STATED EXERCISE » Transcribe only the lines of the listing below from the one holding "make_gore_seams(stations, pouf, thread)" through the one holding "if empty is", inclusive, without any change.

SOURCE DATA »
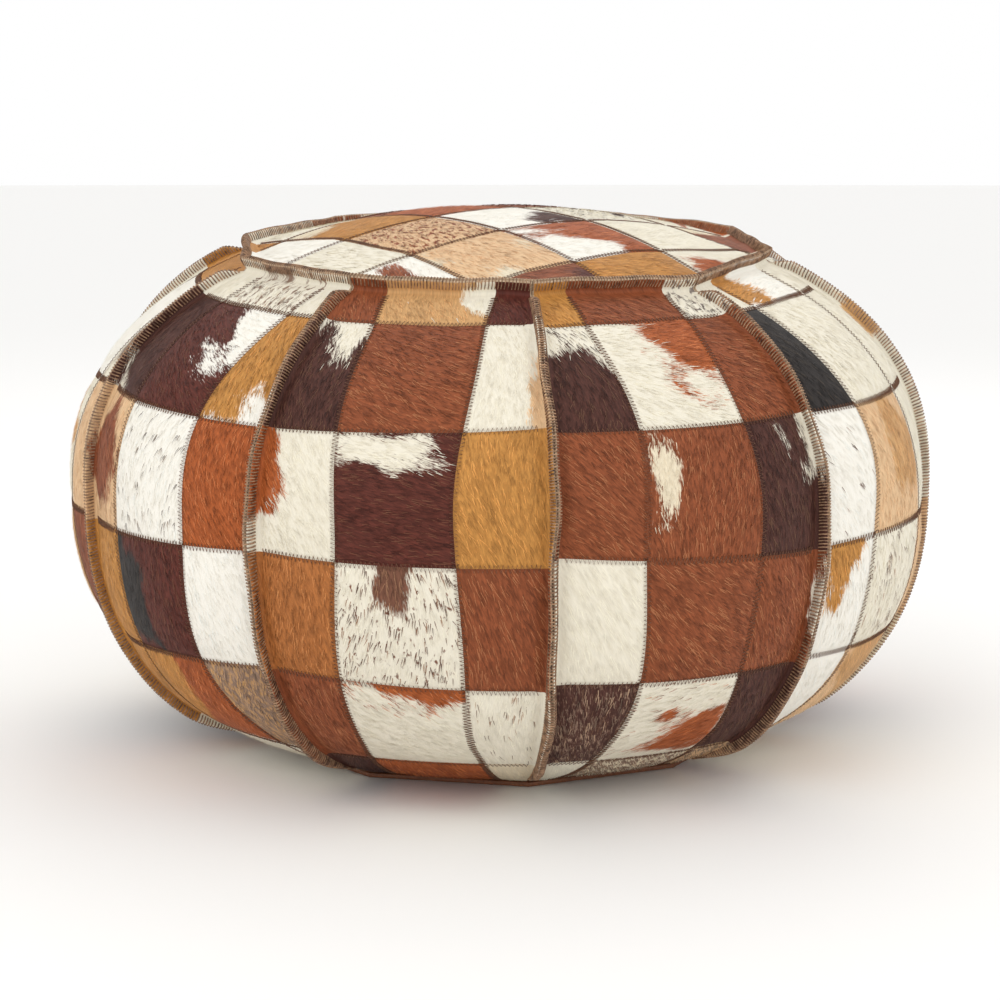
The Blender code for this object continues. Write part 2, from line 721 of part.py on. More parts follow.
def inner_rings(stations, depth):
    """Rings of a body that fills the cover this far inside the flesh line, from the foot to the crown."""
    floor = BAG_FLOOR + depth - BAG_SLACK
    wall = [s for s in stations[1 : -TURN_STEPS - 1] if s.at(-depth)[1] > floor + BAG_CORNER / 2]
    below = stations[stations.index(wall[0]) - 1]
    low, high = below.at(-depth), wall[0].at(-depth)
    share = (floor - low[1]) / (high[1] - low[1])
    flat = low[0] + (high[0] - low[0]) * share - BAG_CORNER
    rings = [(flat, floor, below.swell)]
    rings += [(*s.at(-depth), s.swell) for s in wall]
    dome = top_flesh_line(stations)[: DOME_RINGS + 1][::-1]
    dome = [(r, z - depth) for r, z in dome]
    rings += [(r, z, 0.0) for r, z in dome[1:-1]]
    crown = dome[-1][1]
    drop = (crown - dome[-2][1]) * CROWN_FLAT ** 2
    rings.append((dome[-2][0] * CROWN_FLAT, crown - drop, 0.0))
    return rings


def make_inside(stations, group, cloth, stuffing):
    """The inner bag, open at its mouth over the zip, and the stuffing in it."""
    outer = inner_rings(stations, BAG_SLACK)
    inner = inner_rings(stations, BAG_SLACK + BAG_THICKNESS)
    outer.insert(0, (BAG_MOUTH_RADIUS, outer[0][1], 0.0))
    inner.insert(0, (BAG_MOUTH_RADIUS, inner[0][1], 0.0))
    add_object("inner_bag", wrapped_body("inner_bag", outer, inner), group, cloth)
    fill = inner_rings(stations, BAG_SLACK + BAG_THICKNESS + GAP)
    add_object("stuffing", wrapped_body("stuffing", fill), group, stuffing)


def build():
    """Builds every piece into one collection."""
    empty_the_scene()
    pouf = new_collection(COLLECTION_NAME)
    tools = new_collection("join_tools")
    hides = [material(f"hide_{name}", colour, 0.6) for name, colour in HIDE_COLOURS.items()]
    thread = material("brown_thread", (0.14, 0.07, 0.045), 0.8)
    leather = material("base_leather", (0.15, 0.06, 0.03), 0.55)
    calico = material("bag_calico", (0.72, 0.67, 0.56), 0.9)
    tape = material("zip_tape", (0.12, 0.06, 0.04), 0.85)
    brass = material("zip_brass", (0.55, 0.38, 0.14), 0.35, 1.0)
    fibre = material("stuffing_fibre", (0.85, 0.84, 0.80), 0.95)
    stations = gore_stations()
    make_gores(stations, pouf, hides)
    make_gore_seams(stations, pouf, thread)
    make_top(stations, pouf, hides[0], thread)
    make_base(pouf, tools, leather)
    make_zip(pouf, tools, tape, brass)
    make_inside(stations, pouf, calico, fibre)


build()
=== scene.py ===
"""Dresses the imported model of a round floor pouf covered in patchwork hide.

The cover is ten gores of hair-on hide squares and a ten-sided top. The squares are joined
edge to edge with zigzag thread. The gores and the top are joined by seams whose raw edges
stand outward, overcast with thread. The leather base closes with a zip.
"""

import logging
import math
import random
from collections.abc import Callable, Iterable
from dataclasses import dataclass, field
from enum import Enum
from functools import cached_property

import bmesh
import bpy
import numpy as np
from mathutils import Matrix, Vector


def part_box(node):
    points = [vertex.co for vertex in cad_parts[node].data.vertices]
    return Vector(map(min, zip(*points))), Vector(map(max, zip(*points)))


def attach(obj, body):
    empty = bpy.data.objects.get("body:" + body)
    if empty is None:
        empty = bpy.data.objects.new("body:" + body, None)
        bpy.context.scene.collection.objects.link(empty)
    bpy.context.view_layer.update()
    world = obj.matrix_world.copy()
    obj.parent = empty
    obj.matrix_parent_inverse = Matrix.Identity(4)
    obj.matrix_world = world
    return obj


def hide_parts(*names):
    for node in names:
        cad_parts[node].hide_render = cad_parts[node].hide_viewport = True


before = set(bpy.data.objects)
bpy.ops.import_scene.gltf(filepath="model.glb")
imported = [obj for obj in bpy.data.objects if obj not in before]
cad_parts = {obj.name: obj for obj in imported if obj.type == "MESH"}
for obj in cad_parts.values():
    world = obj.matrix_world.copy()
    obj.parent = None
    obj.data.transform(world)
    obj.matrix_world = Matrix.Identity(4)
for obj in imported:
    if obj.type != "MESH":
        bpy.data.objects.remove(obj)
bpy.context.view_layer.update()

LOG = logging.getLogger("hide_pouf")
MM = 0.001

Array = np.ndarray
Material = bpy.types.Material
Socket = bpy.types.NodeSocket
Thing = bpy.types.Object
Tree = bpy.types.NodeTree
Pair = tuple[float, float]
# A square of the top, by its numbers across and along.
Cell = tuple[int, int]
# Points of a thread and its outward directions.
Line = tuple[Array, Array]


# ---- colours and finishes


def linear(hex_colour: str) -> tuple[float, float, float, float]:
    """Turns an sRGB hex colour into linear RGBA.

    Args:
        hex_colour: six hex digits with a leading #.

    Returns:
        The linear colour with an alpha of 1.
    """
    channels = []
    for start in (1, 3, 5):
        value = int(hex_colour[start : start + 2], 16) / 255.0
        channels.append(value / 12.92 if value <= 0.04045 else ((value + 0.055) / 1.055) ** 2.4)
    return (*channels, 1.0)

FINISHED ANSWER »
    make_gore_seams(stations, pouf, thread)
    make_top(stations, pouf, hides[0], thread)
    make_base(pouf, tools, leather)
    make_zip(pouf, tools, tape, brass)
    make_inside(stations, pouf, calico, fibre)


build()
=== scene.py ===
"""Dresses the imported model of a round floor pouf covered in patchwork hide.

The cover is ten gores of hair-on hide squares and a ten-sided top. The squares are joined
edge to edge with zigzag thread. The gores and the top are joined by seams whose raw edges
stand outward, overcast with thread. The leather base closes with a zip.
"""

import logging
import math
import random
from collections.abc import Callable, Iterable
from dataclasses import dataclass, field
from enum import Enum
from functools import cached_property

import bmesh
import bpy
import numpy as np
from mathutils import Matrix, Vector


def part_box(node):
    points = [vertex.co for vertex in cad_parts[node].data.vertices]
    return Vector(map(min, zip(*points))), Vector(map(max, zip(*points)))


def attach(obj, body):
    empty = bpy.data.objects.get("body:" + body)
    if empty is None:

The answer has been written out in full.